Last time we talked, the conversation was all about mom wanting to move into a different apartment. If only she could move to the front side of the complex where she could peer out at the street below and all of the activity, she and her dog would have more to do than be lonesome. That was then and cleaning out closets, dusting things she admits don't need dusting and house cleaning are her latest ways to fight the blues.

"I am going to clear out my closets, see what I have and what I should throw away," mom said, first thing when I called her Monday afternoon. "I want to dust off the things in my (china) cupboard. It has glass doors, so there shouldn't be any dust inside, but I want to check and make sure. Those things on the top shelf (collectibles) are going to be tough to reach. They took my step stool." I ask her who and why. "Liz (my sister) and them (no idea who)," she replies. Maybe they worry that you will fall and get hurt, I suggested. "Well, I may try to use a chair instead and fall, so that doesn't make sense." Why don't you have Dennis (my brother) get the things down, next time he comes by, so you can inspect and clean them and have him put them back? She agrees that is a good idea.

She says she is cleaning for something to do since she doesn't watch TV much anymore and spends a lot of time with nothing to do. She was an avid reader, but can only read large print books and doesn't seem to have a good source for them, right now. I listed off things I would do in my spare time, but she isn't into crafting or sewing or stuff I would do,so I wasn't much help.

I asked her if she'd done anything about her wish to move? Silence. I reminded her of our last conversation and how she wanted to exchange apartments for one on the front side of the complex. I asked if she'd talked to Liz and the complex management about it.

She blew me off, by talking again about cleaning her closets, which by the way, she did a couple of months ago.

After a few minutes, she must have remembered our conversation and explained that apartments get rented out as soon as someone moves out. That there is a waiting list and a lot of people want to move in there. She decided not to do anything, but stay put, since she has the biggest apartment in the complex, the one everyone wants and envies her for. Besides, she has a lot of heavy furniture and no one to help move it.

So, I guess she had been thinking it over. She listed about as many reasons for staying put as she had last week, for moving. I am a little surprised, because I was hoping to see her in a happier position than the one she is in now. Maybe, I was excited for her to make up her mind and move.

But then moving was something I always wanted to do, as a kid. Knowing that my dad finally worked himself into a position and profession where he had an offer to move to South America or another state, gave me itchy feet. I fantasized about our family in a different environment, making new friends. I know most kids hate being the outsider, moving to a new community. They never realized that at least to some of us, they were exotic. A new friend, maybe. With so many different experiences to tell me about.
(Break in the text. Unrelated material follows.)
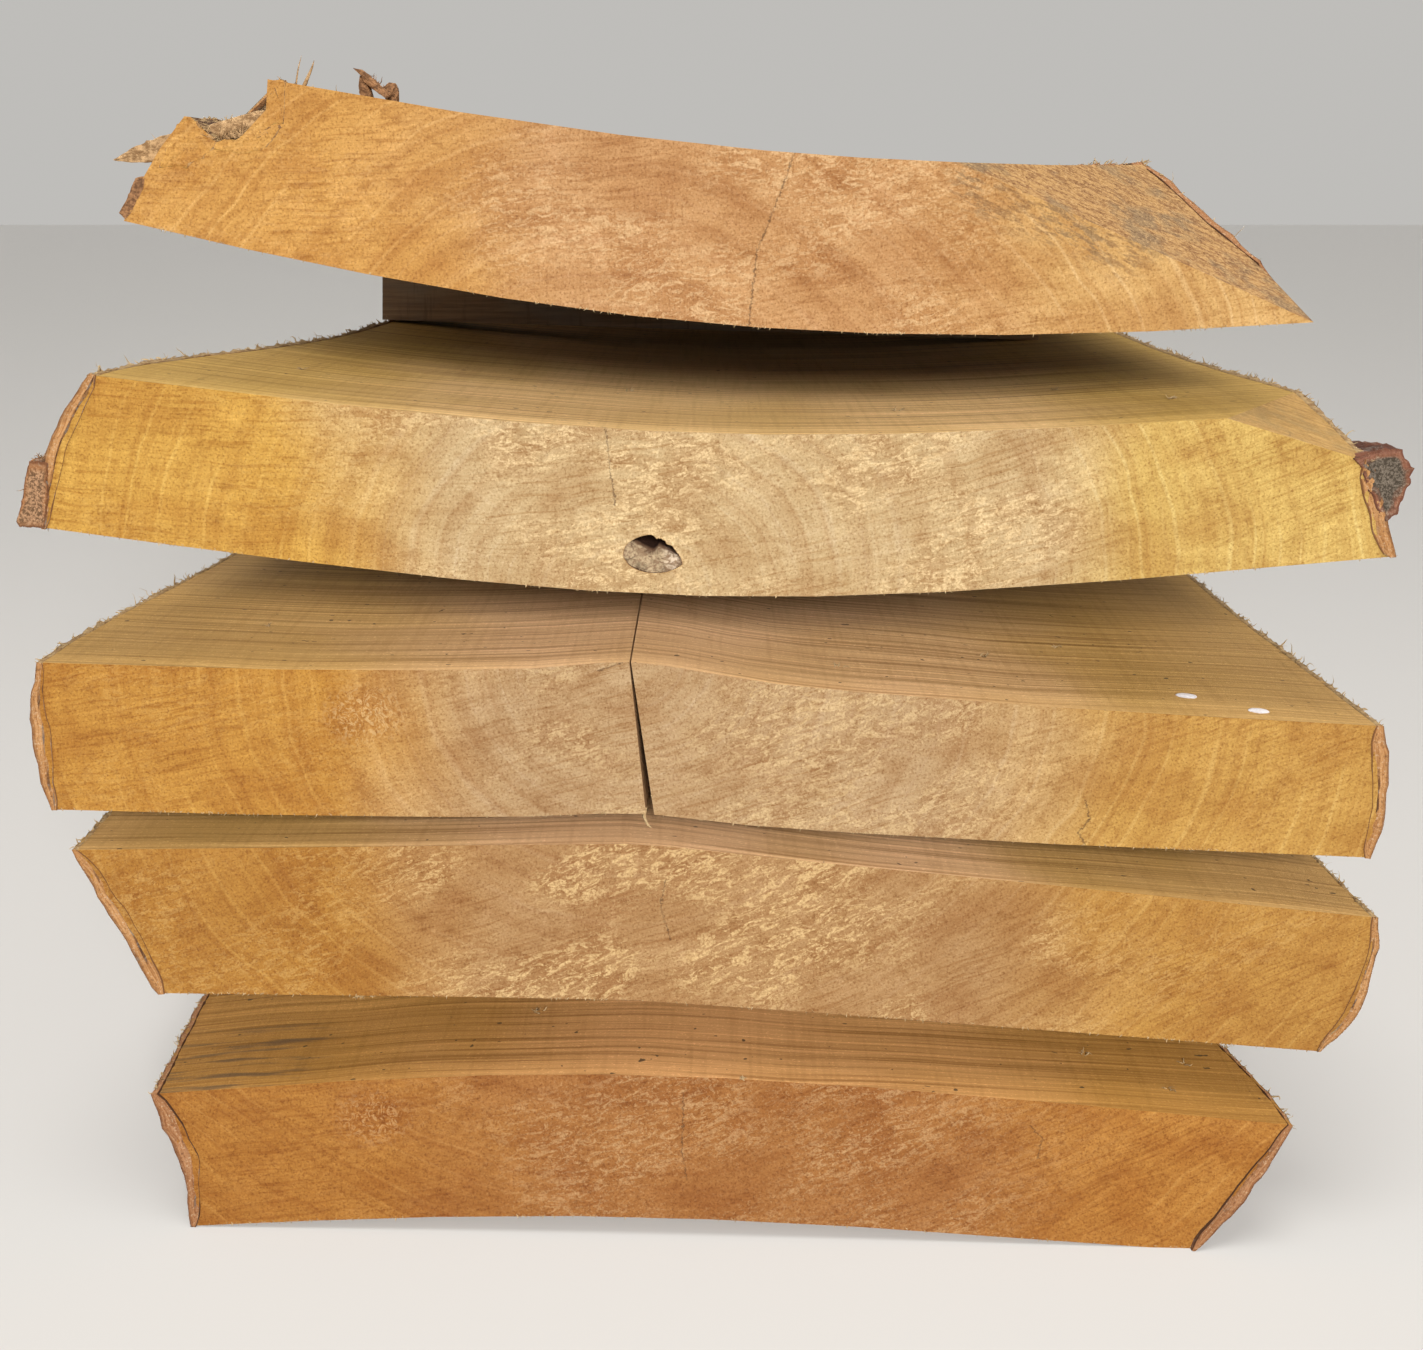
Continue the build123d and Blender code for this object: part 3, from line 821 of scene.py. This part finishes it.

I wanted the chance to live in a different town or state and be the new kid.

However, there was no chance of that happening. Dad was born in the house we lived in. Except for WWII, he'd never lived anywhere else, but in that house. So, when he talked about an offer he had or his employer, Ralston Purina, had openings elsewhere, he quickly killed any possibilities by adding, "I was born in this house and I won't ever leave here."

And I know she would reason it out, along with him. I asked her once about it and she repeated his phrase. Though, I always felt that mom would have happily moved if he changed his mind. Wishful thinking on my part.

Even now, with dementia, her clearest recollections have to do with vacations and trips they'd taken. The places were always beautiful and interesting to her.  One of these days I will ask her if she ever wished she'd moved to one of those places. New England, down South. If she says no, I will think she is just saying that, in case dad is listening.

I am happy with my life today and for that reason, I am glad we didn't move when I was a child. But just think.

Of course, this is my interpretation because I wanted to move away. Far away. Now just one of her six children live nearby. The rest of us have settled hundreds, thousands of miles away from the area she calls home. It bothers her when she gets lonely. It irks her when it gets cold outside and she's left to battle the weather on her own. By summer, she will be busy again, just enjoying nice weather. Life is both simple and complex.

Mom went on for a half an hour, telling and retelling me the same things that annoy her. She told me she fell. At first she thought it happened recently, but after playing 20 questions, we determined she was talking about the fall she took quite a while back and not something due to the snow and ice. She told me about an unpleasant discussion she had with the complex manager. It is old news. Some days are foggier than others.

Marley, her dog started barking at someone in the parking lot. It turned out to be Dennis, so we said our goodbyes until our next phone conversation.

"I love you, mom."

"I love you, too, dear. Have a nice week."